Nos encontramos con dos zorros, de distintos colores, pero zorros al fin y al cabo. Cada uno de ellos intenta ganar y no perder. Sin embargo, por el simple hecho de aliarse, ambos han perdido. La estrategia de los Hermanos queda en evidencia: avanzar en el terreno que los militares les dejan libre y sacar ventaja a sus auténtico rivales, los grupos laicos o "seculares". Cuando les interese —si les interesa—, sacarán al pueblo (a “su” pueblo, a la calle), como han hecho ayer, en una contramanifestación paralela a la de Tahrir.
Que los Hermanos Musulmanes salgan a defender los manejos militares y jaleen la llegada de un ex primer ministro de Mubarak, nombrado por la cúpula militar (¿qué ha cambiado?), es volver a las horas previas a la caída de Mubarak, con un nuevo “Suleimán” en liza.

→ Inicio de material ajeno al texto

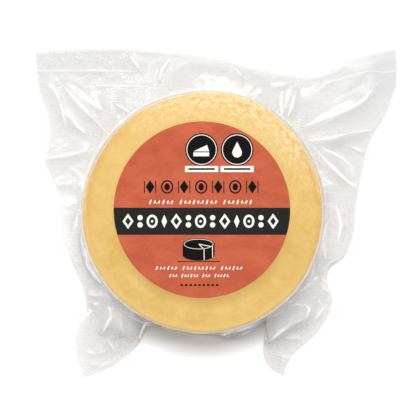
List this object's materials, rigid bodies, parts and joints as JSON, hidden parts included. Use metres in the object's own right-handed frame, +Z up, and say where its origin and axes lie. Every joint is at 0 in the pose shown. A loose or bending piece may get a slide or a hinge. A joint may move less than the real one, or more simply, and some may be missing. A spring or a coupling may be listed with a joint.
{
  "type": "vacuum-packed tete de moine cheese wheel",
  "caption": "Small round cheese wheel with a round label on top, vacuum packed in a clear flat bag with creased flaps.",
  "frame": {"origin": "centre of the wheel's flat underside, on the surface that the pack lies on", "axes": "+Z up through the wheel, +Y towards the top of the label and the bag's straight seam, +X to the right of the label"},
  "size_m": [0.1734, 0.1582, 0.0377],
  "materials": {
    "cheese": "satin, pale golden cheese surface, slightly mottled",
    "label_paper": "matte terracotta paper with a dark band",
    "film": "gloss clear plastic film, creased"
  },
  "bodies": {
    "root": {"cheese_wheel": "cheese", "label": "label_paper", "vacuum_bag": "film"}
  },
  "joints": []
}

Es un "replay".
Pero las maniobras de la SCAF ya no convencen a nadie, ni siquiera a los Hermanos, que actúan a sabiendas de lo que hacen. Lo que ganen a corto plazo lo perderán a medio y largo. Con el movimiento que han realizado han quedado invalidados para muchas otras cosas y quedarán, cuando se produzcan acontecimientos, vinculados a sus consecuencias. La estrategia de la astucia, que siempre han empleado, tienen un límite: cuando hay que jugar a cara descubierta. Tuvieron la opción democrática delante, demostrar al mundo que era posible. Sin embargo, han hecho lo contrario dilapidando el terreno que pudieran haber ganado presentándose como opción moderada y compatible con la democracia. Han demostrado que no, al menos los que están en su cúpula, la vieja generación. Por eso es muy importante observar los movimientos de escisión que este tipo acciones suele provocar. Se les plantaron los jóvenes y es probable que este movimiento vaya a más cuando se les pida apoyar más despropósitos y haya fractura civil importante. ¡Paradoja esta de compartir mesa con tus recientes carceleros!
Los partidos islámicos tendrán que demostrar a sus propios pueblos —no a Occidente— que son compatibles con la democracia, la libertad y el progreso que ellos demandan para salir de esa mezcla de medievalismo melancólico bajo el que se disfrazan ante la falta de alternativas para convivir con fórmulas políticas alejadas del autoritarismo que practican interna y externamente.
Son las nuevas generaciones las que tienen que tratar de avanzar en el aparato conceptual que les permita encontrar su sitio en el mundo, jugar el papel que desean ante la miseria que han provocado en sus pueblos los dictadores, que se relevan unos a otros, y los predicadores de miseria. Son ellos, los jóvenes, los que deben dar el salto y los que desean darlo porque, lejos de las infamias que muchos les adjudican para desacreditarlos —hasta que son extranjeros llegados para hundirles— son personas que aman profundamente a sus países y cuya paciencia ante lo que ven y padecen, ante el espectáculo de ignorancia y corrupción, el fondo sobre el que se ha asentado el poder para controlar, intimidar y manipular durante décadas a la población, manteniendo niveles infames de pobreza y analfabetismo, ha estallado.
Los militares de la SCAF siguen pensando que son ellos los que deben controlar Egipto. Aunque no lo hagan a la luz, quieren seguir haciéndolo en la sombra. La mayoría del pueblo quiere gobiernos civiles, que los militares se retiren a los cuarteles y se alejen de los hilos controladores. Tuvieron su oportunidad de hacerlo. No lo han hecho y ha quedado en evidencia que son otros intereses los que están cubriendo, probablemente la corrupción de la propia cúpula militar, que es la misma que con Mubarak. Se ha desmantelado —¿sacrificado?— a la cúpula política, al menos a una parte, pero la militar, el auténtico pilar del régimen está intacta y con pocas ganas de acabar con los viejos conocidos que les esperan en la cárcel.
Sí, estamos ante una repetición de la revolución y de las causas que las motivaron: autoritarismo, violencia y manipulación electoral. Se han planteado, como hizo Mubarak, que los egipcios tengan que elegir entre él o el caos, la parálisis económica y la falta de seguridad. Los dictadores suelen ser poco imaginativos a la hora de proponer soluciones a los problemas que ellos mismos crean.